Wolf-warrior diplomacy has built a dynamic that is unilateral, declarative and escalatory, all in the hope of masking a domestic legitimacy crisis. Even the missiles hurtling into the waters surrounding Taiwan and Japan are symbolic gestures intended mainly to impress a domestic audience. The problem, of course, is that the leadership of the Chinese military is now accustomed to such gestures, which they perceive not as performances for the mainland masses but as test runs for an imminent invasion of Taiwan. At a high-profile panel held in Beijing in December 2018, a number of elite policy figures said things like “The PLA [People’s Liberation Army, Beijing’s military] is capable of taking Taiwan within 100 hours with only a few dozen casualties”; “It is time for the PLA to deploy troops”; and “It is time to achieve unity.”
Some in China see a coming war over Taiwan not only as inevitable but also as desirable.

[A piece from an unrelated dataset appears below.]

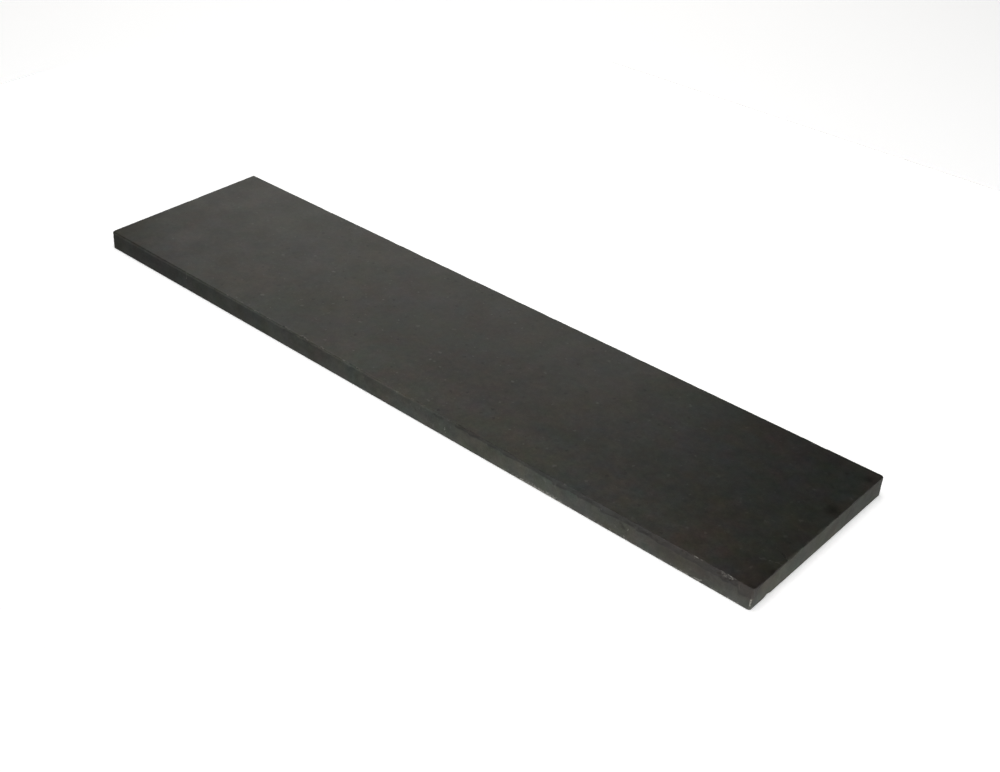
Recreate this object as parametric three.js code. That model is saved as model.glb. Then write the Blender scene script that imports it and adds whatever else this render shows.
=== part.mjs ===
// Basalt pond edging stone: one sawn slab that lies flat along the rim of a pond.
// Millimetres, +Z up. The origin is the middle of the bed, the face that the stone lies on.
// +X runs along the stone, and -Y is its front: the long edge that faces the water.
//
// The stone is one closed surface. A profile runs from the middle of the bed, out to the side,
// up the side and back to the middle of the top, and it is carried once round the plan.

import * as THREE from 'three';
import { ParametricGeometry } from 'three/addons/geometries/ParametricGeometry.js';
import { mergeVertices } from 'three/addons/utils/BufferGeometryUtils.js';

// ---- Driving dimensions ----

const LENGTH = 1000;
const WIDTH = 250;
const THICKNESS = 25;

const RIM = 22; // how far in from the sides the worked edges can reach on the top and the bed
const CORNER_STEP = 3; // spacing of the stations next to an upright corner
const CORNER_REACH = 12; // the breaks of two sides grow into each other over this distance
const STATIONS = { front: 220, back: 76, end: 44 }; // steps along each kind of side

// The sawn top arris is eased or broken all the way round.
// `back` is how far a break runs over the top, and `down` how far it runs down the side.
// `swell` shapes the break between them: 2 is rounded like a worn edge, 1 is a flat facet,
// and less than 1 is hollow, as where a flake came off.
const FRONT_EASING = [
  { at: 0, back: 1.6, down: 3.2, swell: 2 },
  { at: 260, back: 1.3, down: 2.8, swell: 1.8 },
  { at: 520, back: 1.0, down: 3.0, swell: 1.4 },
  { at: 700, back: 1.2, down: 3.8, swell: 1.1 },
  { at: 860, back: 2.2, down: 4.8, swell: 0.95 },
  { at: 890, back: 3.0, down: 6.0, swell: 0.95 },
  { at: 1000, back: 3.0, down: 6.4, swell: 0.95 },
];
const PLAIN_EASING = { back: 0.5, down: 0.8, swell: 1.3 };

// Flakes struck off the top arris. Each is deepest where it starts and runs out along the side.
const FRONT_FLAKES = [
  { at: 340, run: 12, back: 2.6, down: 4.2 },
  { at: 371, run: 16, back: 2.8, down: 4.4 },
  { at: 404, run: 12, back: 2.2, down: 4.0 },
  { at: 456, run: 20, back: 2.0, down: 4.4 },
  { at: 560, run: 14, back: 1.8, down: 3.4 },
  { at: 594, run: 18, back: 1.6, down: 4.4 },
  { at: 624, run: 18, back: 2.0, down: 4.6 },
  { at: 644, run: 16, back: 2.0, down: 4.8 },
  { at: 671, run: 16, back: 1.6, down: 4.8 },
  { at: 692, run: 22, back: 1.8, down: 5.2 },
  { at: 760, run: 32, back: 1.8, down: 7.2 },
  { at: 792, run: 19, back: 1.8, down: 6.4 },
  { at: 811, run: 11, back: 1.8, down: 5.6 },
  { at: 822, run: 32, back: 2.2, down: 8.0 },
  { at: 866, run: 22, back: 2.8, down: 6.4 },
  { at: 890, run: 31, back: 3.2, down: 6.7 },
  { at: 921, run: 22, back: 3.3, down: 7.0 },
  { at: 944, run: 22, back: 3.3, down: 7.3 },
  { at: 967, run: 17, back: 3.2, down: 8.0 },
  { at: 985, run: 40, back: 3.0, down: 12.0 },
];
const RIGHT_END_FLAKES = [
  { at: 0, run: 7, back: 0.8, down: 12.0 },
  { at: 7, run: 12, back: 0.6, down: 3.0 },
  { at: 36, run: 24, back: 0.8, down: 3.2 },
  { at: 60, run: 32, back: 2.6, down: 1.2 },
  { at: 96, run: 9, back: 2.8, down: 1.2 },
  { at: 107, run: 11, back: 0.8, down: 2.8 },
  { at: 118, run: 18, back: 3.0, down: 1.2 },
  { at: 138, run: 18, back: 1.6, down: 0.9 },
  { at: 158, run: 28, back: 0.7, down: 2.4 },
  { at: 186, run: 24, back: 0.8, down: 3.4 },
  { at: 212, run: 26, back: 0.8, down: 2.6 },
];
const SMALL_FLAKE = { run: 34, back: 1.3, down: 2.8 }; // the largest on the back and the left end

// Shallow shells burst out of the front face: middle, half sizes and depth.
const FRONT_SCOOPS = [
  { at: 834, height: 9, halfLength: 22, halfHeight: 11, depth: 0.9 },
  { at: 893, height: 11, halfLength: 20, halfHeight: 7, depth: 0.5 },
  { at: 946, height: 9, halfLength: 17, halfHeight: 7, depth: 0.5 },
  { at: 655, height: 8, halfLength: 26, halfHeight: 7, depth: 0.4 },
];

// Crushed spots along the bed arris: how far each reaches under the stone and up its side.
const NICK = { under: 0.25, up: 0.3 };
const NICK_SWING = 0.4; // the depth of a nick changes by this share along the side
const NICK_WAVES = [0.31, 0.83]; // radians per millimetre of the two waves that change it
const BED_NOTCH = { at: 30, halfWidth: 6, under: 1.6, up: 2.4 }; // near the front, on the right end

// Upright corners: how far each is knocked in low down and high up, and where the change is.
const CORNER_KNOCKS = [
  { low: 0.7, high: 0.9, change: 12 },
  { low: 1.4, high: 0.7, change: 16 },
  { low: 0.6, high: 0.8, change: 10 },
  { low: 0.9, high: 0.5, change: 14 },
];

// ---- The four sides, in order round the plan, counter-clockwise from above ----

const SIDES = [
  {
    length: LENGTH,
    steps: STATIONS.front,
    start: new THREE.Vector2(-LENGTH / 2, -WIDTH / 2),
    along: new THREE.Vector2(1, 0),
    inward: new THREE.Vector2(0, 1),
    easing: FRONT_EASING,
    flakes: FRONT_FLAKES,
    scoops: FRONT_SCOOPS,
  },
  {
    length: WIDTH,
    steps: STATIONS.end,
    start: new THREE.Vector2(LENGTH / 2, -WIDTH / 2),
    along: new THREE.Vector2(0, 1),
    inward: new THREE.Vector2(-1, 0),
    easing: [{ at: 0, ...PLAIN_EASING }],
    flakes: RIGHT_END_FLAKES,
    scoops: [],
    notch: BED_NOTCH,
  },
  {
    length: LENGTH,
    steps: STATIONS.back,
    start: new THREE.Vector2(LENGTH / 2, WIDTH / 2),
    along: new THREE.Vector2(-1, 0),
    inward: new THREE.Vector2(0, -1),
    easing: [{ at: 0, ...PLAIN_EASING }],
    flakes: scatteredFlakes(LENGTH, 17, 0.41),
    scoops: [],
  },
  {
    length: WIDTH,
    steps: STATIONS.end,
    start: new THREE.Vector2(-LENGTH / 2, WIDTH / 2),
    along: new THREE.Vector2(0, -1),
    inward: new THREE.Vector2(1, 0),
    easing: [{ at: 0, ...PLAIN_EASING }],
    flakes: scatteredFlakes(WIDTH, 5, 0.17),
    scoops: [],
  },
];

// Flakes spread by the golden ratio, so that they never bunch or line up.
function scatteredFlakes(length, count, offset) {
  const golden = (Math.sqrt(5) - 1) / 2;
  const flakes = [];
  for (let i = 0; i < count; i += 1) {
    const place = (offset + i * golden) % 1;
    const size = (offset * 3 + i * golden * golden * 1.7) % 1;
    flakes.push({
      at: length * (0.04 + 0.9 * place),
      run: SMALL_FLAKE.run * (0.4 + 0.6 * size),
      back: SMALL_FLAKE.back * (0.5 + 0.5 * size * size),
      down: SMALL_FLAKE.down * (0.5 + 0.5 * (1 - size) * place),
    });
  }
  return flakes;
}

// ---- The worked edges at one place along a side ----

// The value of a list of { at, ... } rows at a distance along the side, by straight lines.
function between(rows, distance, key) {
  let low = rows[0];
  for (const high of rows) {
    if (high.at >= distance) {
      const share = high.at > low.at ? (distance - low.at) / (high.at - low.at) : 0;
      return low[key] + (high[key] - low[key]) * share;
    }
    low = high;
  }
  return low[key];
}

// How much of a flake is left at a distance: all of it where it starts, none after its run.
function flakeShare(flake, distance) {
  const share = (distance - flake.at) / flake.run;
  return share < 0 || share > 1 ? 0 : 1 - share * share;
}

function ownBreak(side, distance) {
  const reach = {
    back: between(side.easing, distance, 'back'),
    down: between(side.easing, distance, 'down'),
  };
  for (const flake of side.flakes) {
    const share = flakeShare(flake, distance);
    reach.back = Math.max(reach.back, flake.back * share);
    reach.down = Math.max(reach.down, flake.down * share);
  }
  return reach;
}

// The break of a side, which meets the next side's break half way at each corner.
function topBreak(index, distance) {
  const side = SIDES[index];
  const reach = ownBreak(side, distance);
  const next = SIDES[(index + 1) % 4];
  const previous = SIDES[(index + 3) % 4];
  const corners = [
    { away: distance, own: ownBreak(side, 0), other: ownBreak(previous, previous.length) },
    { away: side.length - distance, own: ownBreak(side, side.length), other: ownBreak(next, 0) },
  ];
  for (const corner of corners) {
    const share = Math.max(0, 1 - corner.away / CORNER_REACH);
    const shared = (corner.own.down + corner.other.down) / 2;
    reach.down += (shared - reach.down) * share;
  }
  return { ...reach, swell: between(side.easing, distance, 'swell') };
}

// The nick in the bed arris, which is shallow at the corners so that two sides meet there.
function bedNick(index, distance) {
  const side = SIDES[index];
  const away = Math.min(distance, side.length - distance);
  const wave = Math.sin(distance * NICK_WAVES[0] + index) * Math.sin(distance * NICK_WAVES[1]);
  const depth = 1 + NICK_SWING * wave * Math.min(1, away / CORNER_REACH);
  const nick = { under: NICK.under * depth, up: NICK.up * depth };
  if (side.notch) {
    const share = Math.max(0, 1 - Math.abs(distance - side.notch.at) / side.notch.halfWidth);
    nick.under += side.notch.under * share;
    nick.up += side.notch.up * share;
  }
  return nick;
}

// How deep the shells burst out of a side are at one point of it.
function scoopDepth(side, distance, z) {
  let depth = 0;
  for (const scoop of side.scoops) {
    const across = (distance - scoop.at) / scoop.halfLength;
    const up = (z - scoop.height) / scoop.halfHeight;
    depth = Math.max(depth, scoop.depth * (1 - across * across - up * up));
  }
  return depth;
}

// How far an upright corner is knocked in at one height. Only the station on the corner moves.
function cornerKnock(index, distance, z) {
  const atStart = distance === 0;
  if (!atStart && distance !== SIDES[index].length) return 0;
  const knock = CORNER_KNOCKS[atStart ? index : (index + 1) % 4];
  return z < knock.change ? knock.low : knock.high;
}

// ---- The profile at one place: rows of [distance in from the side, height] ----

const SIDE_SHARES = [0.15, 0.35, 0.55, 0.75, 0.9]; // heights between the bed nick and the top break
const BREAK_SHARES = [0, 0.5, 1]; // steps over the break, from its lower line to its upper one
const LEVELS = 4 + SIDE_SHARES.length + BREAK_SHARES.length + 2;
const MIDDLE = Infinity; // stands for the middle of the bed or the top

function profile(index, distance) {
  const side = SIDES[index];
  const broken = topBreak(index, distance);
  const nick = bedNick(index, distance);
  const foot = nick.up;
  const shoulder = THICKNESS - broken.down;
  const points = [
    [MIDDLE, 0],
    [RIM, 0],
    [nick.under, 0],
    [0, foot],
  ];
  for (const share of SIDE_SHARES) {
    const z = foot + (shoulder - foot) * share;
    points.push([scoopDepth(side, distance, z), z]);
  }
  for (const share of BREAK_SHARES) {
    const inset = broken.back * share ** broken.swell;
    const z = THICKNESS - broken.down * (1 - share) ** broken.swell;
    points.push([inset, z]);
  }
  points.push([RIM, THICKNESS]);
  points.push([MIDDLE, THICKNESS]);
  return points.map(([inset, z]) => {
    const onSide = z > 0 && inset < RIM;
    return [onSide ? inset + cornerKnock(index, distance, z) : inset, z];
  });
}

// ---- The surface: u runs once round the plan, v runs up the profile ----

const STEPS_ROUND = SIDES.reduce((sum, side) => sum + side.steps, 0);

// Which side a step is on, and how far along it. The steps next to a corner are short.
function station(step) {
  let left = step % STEPS_ROUND;
  let index = 0;
  while (left >= SIDES[index].steps) {
    left -= SIDES[index].steps;
    index += 1;
  }
  const side = SIDES[index];
  if (left === 0) return { index, distance: 0 };
  const even = (side.length - 2 * CORNER_STEP) / (side.steps - 2);
  return { index, distance: CORNER_STEP + (left - 1) * even };
}

function stoneSurface(u, v, target) {
  const { index, distance } = station(Math.round(u * STEPS_ROUND));
  const level = Math.round(v * (LEVELS - 1));
  const side = SIDES[index];
  const [inset, z] = profile(index, distance)[level];
  if (inset === MIDDLE) {
    target.set(0, 0, z);
    return;
  }
  // The sides at both ends push this one together as much as they are set in at the same level.
  const previous = (index + 3) % 4;
  const next = (index + 1) % 4;
  const pushStart = profile(previous, SIDES[previous].length)[level][0];
  const pushEnd = profile(next, 0)[level][0];
  const offCentre = (2 * distance) / side.length - 1;
  const moved = distance + pushStart * Math.max(0, -offCentre) - pushEnd * Math.max(0, offCentre);
  const point = side.start.clone();
  point.addScaledVector(side.along, moved).addScaledVector(side.inward, inset);
  target.set(point.x, point.y, z);
}

// Merges the seam and the two middles, and drops the triangles that shrink to a line there.
function closed(geometry) {
  geometry.deleteAttribute('normal');
  geometry.deleteAttribute('uv');
  const merged = mergeVertices(geometry, 1e-3);
  const corners = merged.index.array;
  const kept = [];
  for (let i = 0; i < corners.length; i += 3) {
    const [a, b, c] = [corners[i], corners[i + 1], corners[i + 2]];
    if (a !== b && b !== c && c !== a) kept.push(a, b, c);
  }
  merged.setIndex(kept);
  merged.computeVertexNormals();
  return merged;
}

function edgingStone() {
  const surface = new ParametricGeometry(stoneSurface, STEPS_ROUND, LEVELS - 1);
  const basalt = new THREE.MeshStandardMaterial({
    color: 0x3b3b38,
    roughness: 0.55,
    metalness: 0,
    flatShading: true,
  });
  const stone = new THREE.Mesh(closed(surface), basalt);
  stone.name = 'edging_stone';
  return stone;
}

const group = new THREE.Group();
group.add(edgingStone());

export default group;
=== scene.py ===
"""Basalt pond edging stone: the honed slab with its broken front arris, on a plain studio floor.

The file is laid out as a Blender add-on and is run as a script. Lengths are in metres. The stone
lies in the frame of its CAD model: +X along the stone, -Y its front, +Z up, and the origin in the
middle of its bed.
"""

import math

import bpy
import numpy as np
from mathutils import Matrix, Vector


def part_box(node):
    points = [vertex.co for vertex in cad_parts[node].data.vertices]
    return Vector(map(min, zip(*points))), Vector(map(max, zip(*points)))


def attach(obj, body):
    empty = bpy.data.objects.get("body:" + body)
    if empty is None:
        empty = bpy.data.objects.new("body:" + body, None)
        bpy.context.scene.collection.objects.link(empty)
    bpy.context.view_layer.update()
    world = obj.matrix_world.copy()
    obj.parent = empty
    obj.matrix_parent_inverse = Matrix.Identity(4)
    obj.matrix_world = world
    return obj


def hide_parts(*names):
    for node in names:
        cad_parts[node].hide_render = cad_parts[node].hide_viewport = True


bl_info = {
    "name": "Basalt Pond Edging Stone",
    "version": (1, 0, 0),
    "blender": (4, 5, 0),
    "location": "View3D > Sidebar > Edging Stone",
    "description": "A honed basalt edging slab with a broken front arris, and a plain studio",
    "category": "Object",
}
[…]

For them, wolf-warrior rhetoric offers both justification for, and a road map to, war. Given this, the question is: Can Xi manage his domestic political needs by playing tough on Taiwan without tripping into an actual war? Or has he relied too heavily on the crowd-pleasing rhetoric of nationalism, leaving himself boxed into a corner of his own making? As Chou feared with Mao, perhaps Xi has come to believe his own propaganda, pushing the nation into the abyss of a war that can end only in tragedy.